Logically, aside from continuity reasons, it makes sense to have a veteran NHL bench presence. The NHL is different than most other leagues – there’s no worrying about call-ups affecting the top end of the roster. This is the top of the pyramid, where the best hockey players in the world play and coexist with so many differing personalities. Some are looking to break in and cement themselves as full-time NHLers, others are looking to compete for championships, and some might just be there for a big payday. For a seasoned NHL assistant, they’re someone a rookie head coach can go to for sound advice, both in a hockey sense and a personnel sense. They’re the ones who can provide insight into how things have worked in different dressing rooms around the league and can be a steadying presence through rough stretches and conflicts that the head coach may be navigating for the first time at this level.

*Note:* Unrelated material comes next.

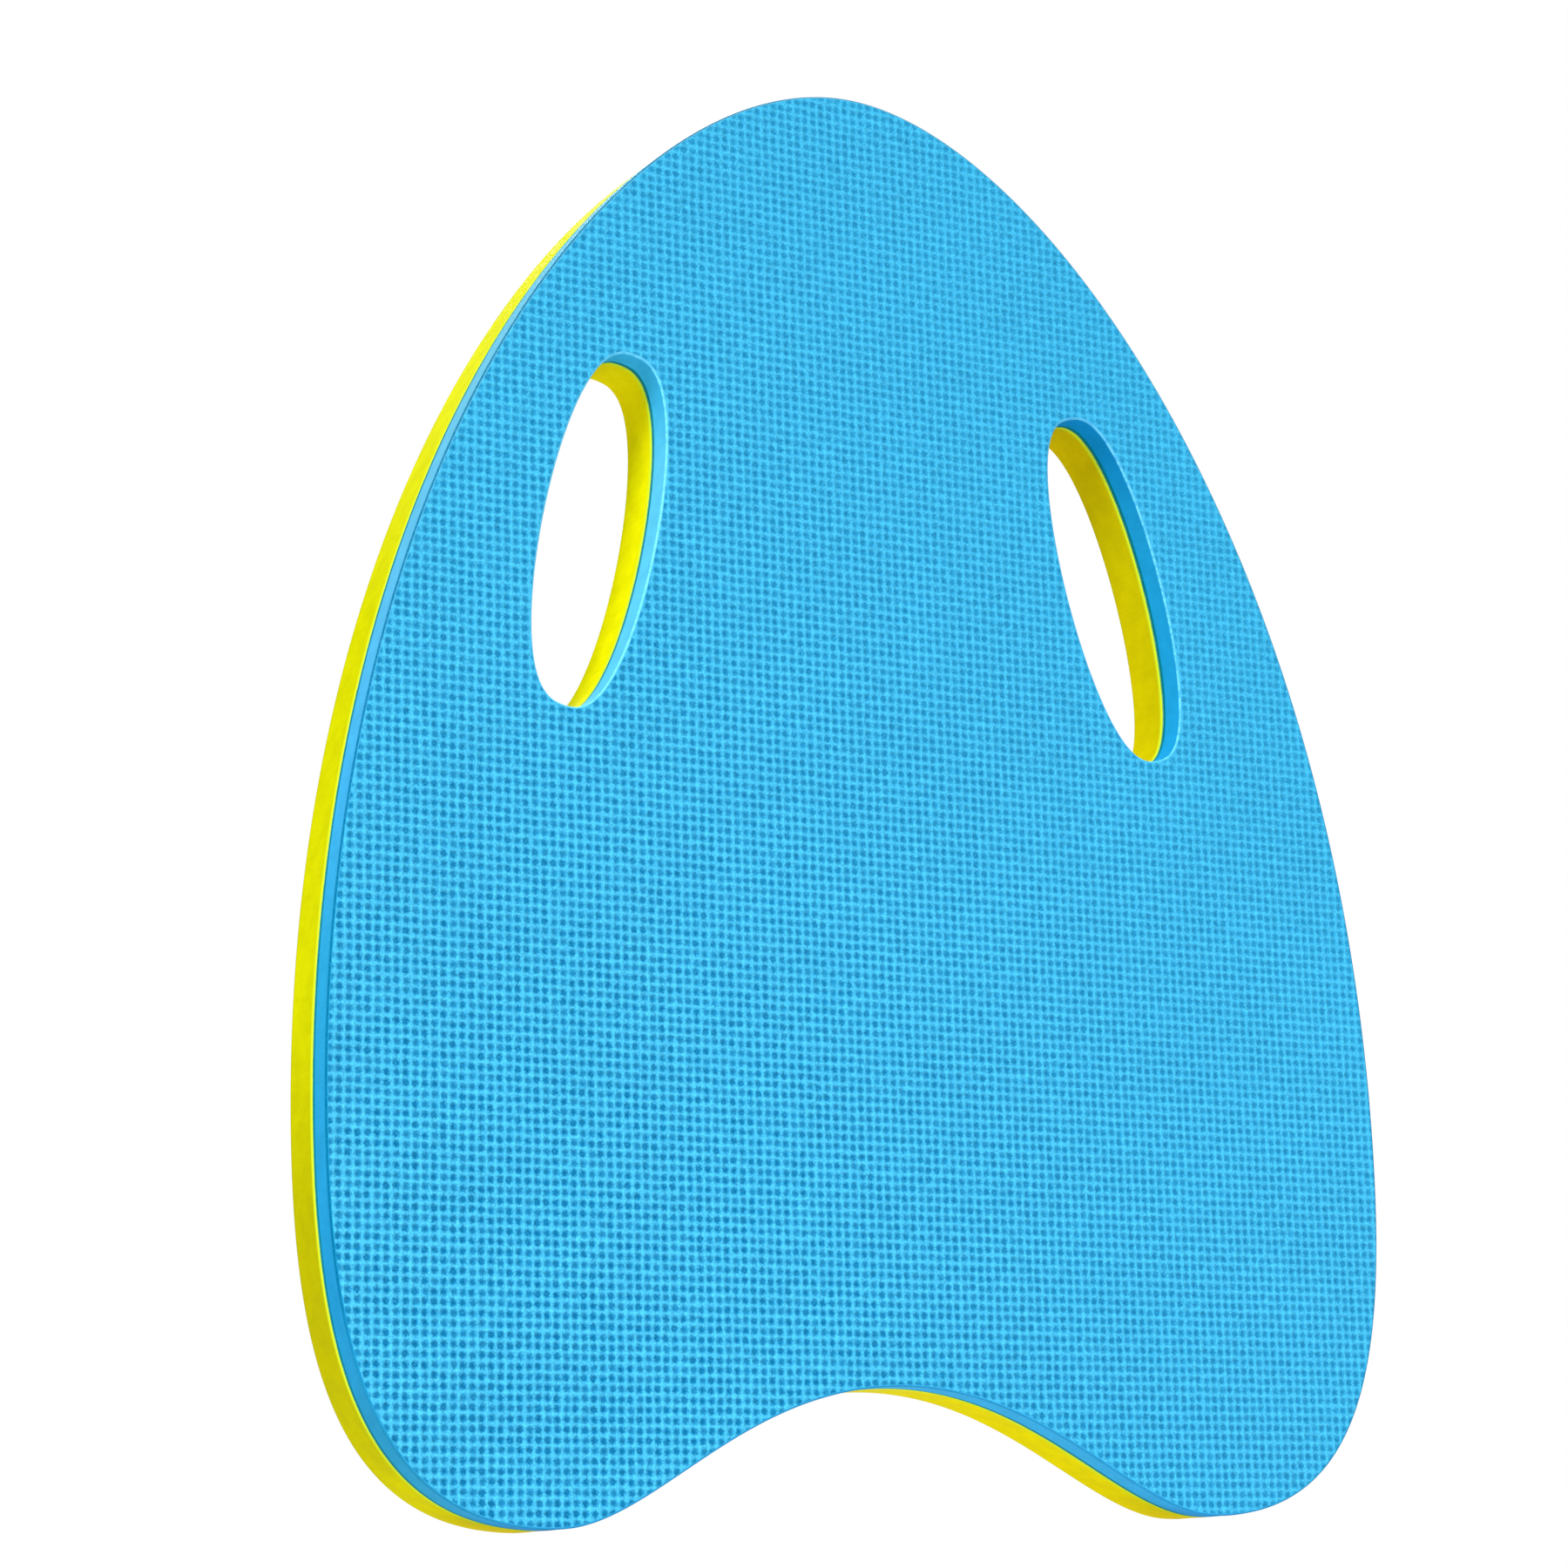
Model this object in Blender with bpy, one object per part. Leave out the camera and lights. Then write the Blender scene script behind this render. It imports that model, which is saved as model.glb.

We’ve seen firsthand how that balance goes off-kilter, how conflicts spiral, and how off-ice issues become on-ice problems. We’ve seen this very same Vancouver Canucks franchise go into a rough patch that just never seems to end, looking rudderless and directionless. The fear is that, without anyone who has “been through it,” so to speak, Malhotra’s regime could lose the room and the team before it even manages to begin building momentum.
But in a league where rehashes and rehires are so common, where the Old Boys’ Club comes to roost every single year when rumours circulate around who’s landing in which vacancy – this is surprisingly refreshing. Take the Edmonton Oilers, for example, bringing Mike Babcock back from his banishment for yet another “second chance,” or however many that he’s on at this point now. There are notable culture issues wherever he has ended up, and the on-ice products for the teams he’s coached have also been lacklustre.
Even for the Canucks in their own past couple of hires, they’ve gone with experienced NHL staffs that, on paper, should’ve worked. Yet it was only papering over the cracks in a foundation that had gone rotten and spiralled into the abomination that was the 2025-26 season, which forced the hand of ownership at long last.
It isn’t as if any of these hires are bad. They just aren’t proven at the NHL level. But looking through the body of work, this staff has a wealth of coaching experience through juniors, the minors, as well as from their playing days. It gives the impression of a very development-oriented staff, one that has been through the grind, having to adjust to each level as players and coaches, then going on to not only find their niche and role but also win and succeed in them. There’s a winning pedigree in all of their stops, somewhere along the line.
Having a fresh staff for this rebuild is incredibly intriguing. For a long time, the conversation has been dominated by Vancouver’s culture issues, with drama swirling around the team and its environment. The Jim Rutherford-Patrik Allvin era stoked those flames all that much more, leading to the changing of the guard and Ryan Johnson’s takeover as GM of these Canucks.
Now, more than ever, this franchise needs a culture reset. Who better to bring that than an entirely new staff?
Malhotra and his bench staff have the chance to build a new standard from the ground up. Opportunities like these don’t come around very often, and while their NHL inexperience might be a risk, it also comes with the fact that they can try something new, something that isn’t just a repeat of past mistakes or “the way it’s always been done.”
That alone provides a refreshing frame to this new era that the Canucks are building towards. Things aren’t going to be smooth, and growing pains are to be expected from the on-ice product. Just as much, though, this coaching staff, this hockey ops staff, will be going through those same pains alongside the group of players. The focus on developing the right way, playing the right way, and winning the right way will be central to this group, and as an entire organization, they’ll be able to row the boat in unison.